═══ INPUT DATA ═══

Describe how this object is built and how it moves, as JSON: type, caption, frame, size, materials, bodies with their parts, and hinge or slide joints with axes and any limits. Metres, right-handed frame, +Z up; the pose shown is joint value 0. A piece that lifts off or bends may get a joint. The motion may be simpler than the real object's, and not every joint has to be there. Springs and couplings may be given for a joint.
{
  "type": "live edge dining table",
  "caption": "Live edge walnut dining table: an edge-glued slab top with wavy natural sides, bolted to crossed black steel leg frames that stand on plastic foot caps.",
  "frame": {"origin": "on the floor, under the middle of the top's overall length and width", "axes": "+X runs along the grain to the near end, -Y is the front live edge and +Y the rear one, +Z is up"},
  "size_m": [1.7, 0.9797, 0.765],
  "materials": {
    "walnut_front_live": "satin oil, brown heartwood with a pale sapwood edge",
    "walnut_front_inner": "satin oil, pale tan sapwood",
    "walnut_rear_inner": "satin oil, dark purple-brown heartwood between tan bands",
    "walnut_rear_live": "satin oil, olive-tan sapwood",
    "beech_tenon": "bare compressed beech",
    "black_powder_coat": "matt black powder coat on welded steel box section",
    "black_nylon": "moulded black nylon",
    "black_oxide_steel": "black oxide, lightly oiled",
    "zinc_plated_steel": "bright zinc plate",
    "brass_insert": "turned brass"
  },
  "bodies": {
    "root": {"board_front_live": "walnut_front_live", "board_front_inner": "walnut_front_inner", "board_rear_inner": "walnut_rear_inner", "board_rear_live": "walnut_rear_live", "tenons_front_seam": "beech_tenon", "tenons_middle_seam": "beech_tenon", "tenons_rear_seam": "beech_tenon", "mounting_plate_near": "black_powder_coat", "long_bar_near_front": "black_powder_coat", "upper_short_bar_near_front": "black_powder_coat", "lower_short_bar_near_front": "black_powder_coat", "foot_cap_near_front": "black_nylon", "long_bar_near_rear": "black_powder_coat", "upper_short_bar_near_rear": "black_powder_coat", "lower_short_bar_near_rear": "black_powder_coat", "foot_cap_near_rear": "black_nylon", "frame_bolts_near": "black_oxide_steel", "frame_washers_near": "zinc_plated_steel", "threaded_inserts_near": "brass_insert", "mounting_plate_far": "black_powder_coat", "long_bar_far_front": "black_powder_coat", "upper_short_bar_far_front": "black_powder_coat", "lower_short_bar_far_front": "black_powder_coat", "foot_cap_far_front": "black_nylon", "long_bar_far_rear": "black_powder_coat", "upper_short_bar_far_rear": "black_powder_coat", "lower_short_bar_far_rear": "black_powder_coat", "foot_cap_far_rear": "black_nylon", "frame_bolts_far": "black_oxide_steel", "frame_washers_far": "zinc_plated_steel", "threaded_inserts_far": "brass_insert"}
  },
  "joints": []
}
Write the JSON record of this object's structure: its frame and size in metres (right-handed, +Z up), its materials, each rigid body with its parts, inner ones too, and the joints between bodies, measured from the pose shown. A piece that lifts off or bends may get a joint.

═══

Every line above that contains the word "this" should be reported.

Describe how this object is built and how it moves, as JSON: type, caption, frame, size, materials, bodies with their parts, and hinge or slide joints with axes and any limits. Metres, right-handed frame, +Z up; the pose shown is joint value 0. A piece that lifts off or bends may get a joint. The motion may be simpler than the real object's, and not every joint has to be there. Springs and couplings may be given for a joint.
Write the JSON record of this object's structure: its frame and size in metres (right-handed, +Z up), its materials, each rigid body with its parts, inner ones too, and the joints between bodies, measured from the pose shown. A piece that lifts off or bends may get a joint.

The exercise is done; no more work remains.